Repeat exactly, please, the lines that begin at the start of the listing and end at the line holding "add(block(FRONT + 1300, REAR".
-------- DATA EXCERPT --------
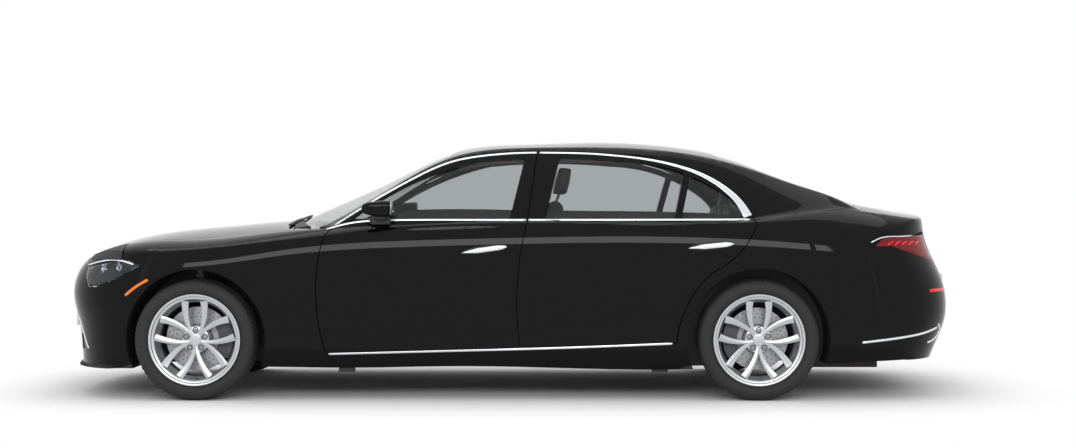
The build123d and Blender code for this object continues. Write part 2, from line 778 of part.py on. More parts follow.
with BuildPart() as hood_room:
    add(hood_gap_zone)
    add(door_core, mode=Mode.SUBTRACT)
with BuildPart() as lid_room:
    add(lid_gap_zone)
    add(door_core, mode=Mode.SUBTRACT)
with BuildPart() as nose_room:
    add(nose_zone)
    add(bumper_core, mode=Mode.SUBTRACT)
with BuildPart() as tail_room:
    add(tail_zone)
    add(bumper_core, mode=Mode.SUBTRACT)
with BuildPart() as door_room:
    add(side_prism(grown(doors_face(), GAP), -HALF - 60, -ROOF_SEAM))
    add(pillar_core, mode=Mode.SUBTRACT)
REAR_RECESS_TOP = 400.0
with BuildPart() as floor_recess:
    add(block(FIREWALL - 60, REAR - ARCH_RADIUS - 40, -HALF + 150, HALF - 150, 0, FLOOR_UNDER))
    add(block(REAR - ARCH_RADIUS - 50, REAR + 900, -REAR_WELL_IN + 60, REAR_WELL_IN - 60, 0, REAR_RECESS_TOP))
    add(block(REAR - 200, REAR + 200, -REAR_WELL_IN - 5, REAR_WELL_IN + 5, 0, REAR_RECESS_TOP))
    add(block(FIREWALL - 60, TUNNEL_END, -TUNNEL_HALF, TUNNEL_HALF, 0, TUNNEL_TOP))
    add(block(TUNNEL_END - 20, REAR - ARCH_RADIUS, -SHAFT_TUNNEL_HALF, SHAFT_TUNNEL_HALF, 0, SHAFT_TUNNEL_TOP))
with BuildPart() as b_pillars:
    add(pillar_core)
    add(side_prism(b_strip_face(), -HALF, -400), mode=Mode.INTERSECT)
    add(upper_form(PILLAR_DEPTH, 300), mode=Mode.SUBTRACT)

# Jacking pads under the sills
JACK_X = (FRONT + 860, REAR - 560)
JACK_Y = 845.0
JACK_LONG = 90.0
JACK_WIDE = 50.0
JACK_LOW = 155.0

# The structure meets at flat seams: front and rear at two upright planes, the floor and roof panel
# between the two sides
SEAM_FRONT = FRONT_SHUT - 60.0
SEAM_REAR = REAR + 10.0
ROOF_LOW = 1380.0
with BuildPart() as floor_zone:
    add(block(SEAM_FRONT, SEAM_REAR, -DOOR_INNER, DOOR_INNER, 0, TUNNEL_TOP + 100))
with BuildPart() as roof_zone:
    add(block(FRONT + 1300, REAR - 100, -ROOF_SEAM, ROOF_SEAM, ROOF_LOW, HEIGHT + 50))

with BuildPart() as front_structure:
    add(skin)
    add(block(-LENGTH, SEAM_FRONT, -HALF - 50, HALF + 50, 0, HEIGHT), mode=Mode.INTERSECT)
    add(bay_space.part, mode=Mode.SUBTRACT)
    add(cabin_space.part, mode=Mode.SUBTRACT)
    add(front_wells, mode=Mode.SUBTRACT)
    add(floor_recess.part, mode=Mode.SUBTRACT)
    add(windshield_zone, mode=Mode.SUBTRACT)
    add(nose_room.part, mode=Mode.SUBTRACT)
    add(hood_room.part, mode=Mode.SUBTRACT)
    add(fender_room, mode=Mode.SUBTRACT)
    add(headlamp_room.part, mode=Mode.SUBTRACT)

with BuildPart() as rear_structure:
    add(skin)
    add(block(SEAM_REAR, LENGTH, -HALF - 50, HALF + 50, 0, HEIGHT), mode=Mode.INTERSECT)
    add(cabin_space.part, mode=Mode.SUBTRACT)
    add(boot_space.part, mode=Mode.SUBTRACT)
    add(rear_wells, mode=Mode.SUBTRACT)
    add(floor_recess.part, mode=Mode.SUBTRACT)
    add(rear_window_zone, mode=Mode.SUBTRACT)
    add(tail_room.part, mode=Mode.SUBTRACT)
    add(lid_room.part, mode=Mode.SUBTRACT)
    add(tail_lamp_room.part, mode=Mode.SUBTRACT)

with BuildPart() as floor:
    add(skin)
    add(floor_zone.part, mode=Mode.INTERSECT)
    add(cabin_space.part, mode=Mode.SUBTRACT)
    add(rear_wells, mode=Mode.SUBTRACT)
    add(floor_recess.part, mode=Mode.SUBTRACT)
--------
### [COMPLETED TASK]
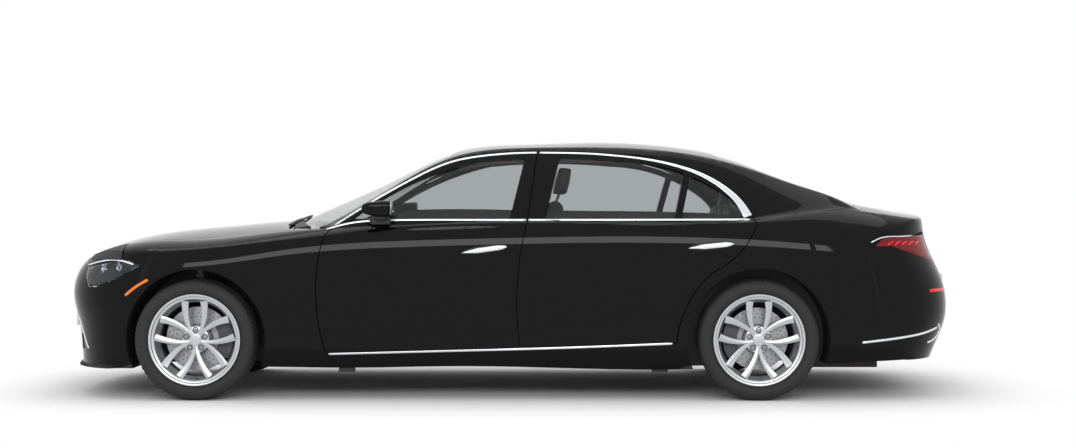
The build123d and Blender code for this object continues. Write part 2, from line 778 of part.py on. More parts follow.
with BuildPart() as hood_room:
    add(hood_gap_zone)
    add(door_core, mode=Mode.SUBTRACT)
with BuildPart() as lid_room:
    add(lid_gap_zone)
    add(door_core, mode=Mode.SUBTRACT)
with BuildPart() as nose_room:
    add(nose_zone)
    add(bumper_core, mode=Mode.SUBTRACT)
with BuildPart() as tail_room:
    add(tail_zone)
    add(bumper_core, mode=Mode.SUBTRACT)
with BuildPart() as door_room:
    add(side_prism(grown(doors_face(), GAP), -HALF - 60, -ROOF_SEAM))
    add(pillar_core, mode=Mode.SUBTRACT)
REAR_RECESS_TOP = 400.0
with BuildPart() as floor_recess:
    add(block(FIREWALL - 60, REAR - ARCH_RADIUS - 40, -HALF + 150, HALF - 150, 0, FLOOR_UNDER))
    add(block(REAR - ARCH_RADIUS - 50, REAR + 900, -REAR_WELL_IN + 60, REAR_WELL_IN - 60, 0, REAR_RECESS_TOP))
    add(block(REAR - 200, REAR + 200, -REAR_WELL_IN - 5, REAR_WELL_IN + 5, 0, REAR_RECESS_TOP))
    add(block(FIREWALL - 60, TUNNEL_END, -TUNNEL_HALF, TUNNEL_HALF, 0, TUNNEL_TOP))
    add(block(TUNNEL_END - 20, REAR - ARCH_RADIUS, -SHAFT_TUNNEL_HALF, SHAFT_TUNNEL_HALF, 0, SHAFT_TUNNEL_TOP))
with BuildPart() as b_pillars:
    add(pillar_core)
    add(side_prism(b_strip_face(), -HALF, -400), mode=Mode.INTERSECT)
    add(upper_form(PILLAR_DEPTH, 300), mode=Mode.SUBTRACT)

# Jacking pads under the sills
JACK_X = (FRONT + 860, REAR - 560)
JACK_Y = 845.0
JACK_LONG = 90.0
JACK_WIDE = 50.0
JACK_LOW = 155.0

# The structure meets at flat seams: front and rear at two upright planes, the floor and roof panel
# between the two sides
SEAM_FRONT = FRONT_SHUT - 60.0
SEAM_REAR = REAR + 10.0
ROOF_LOW = 1380.0
with BuildPart() as floor_zone:
    add(block(SEAM_FRONT, SEAM_REAR, -DOOR_INNER, DOOR_INNER, 0, TUNNEL_TOP + 100))
with BuildPart() as roof_zone:
    add(block(FRONT + 1300, REAR - 100, -ROOF_SEAM, ROOF_SEAM, ROOF_LOW, HEIGHT + 50))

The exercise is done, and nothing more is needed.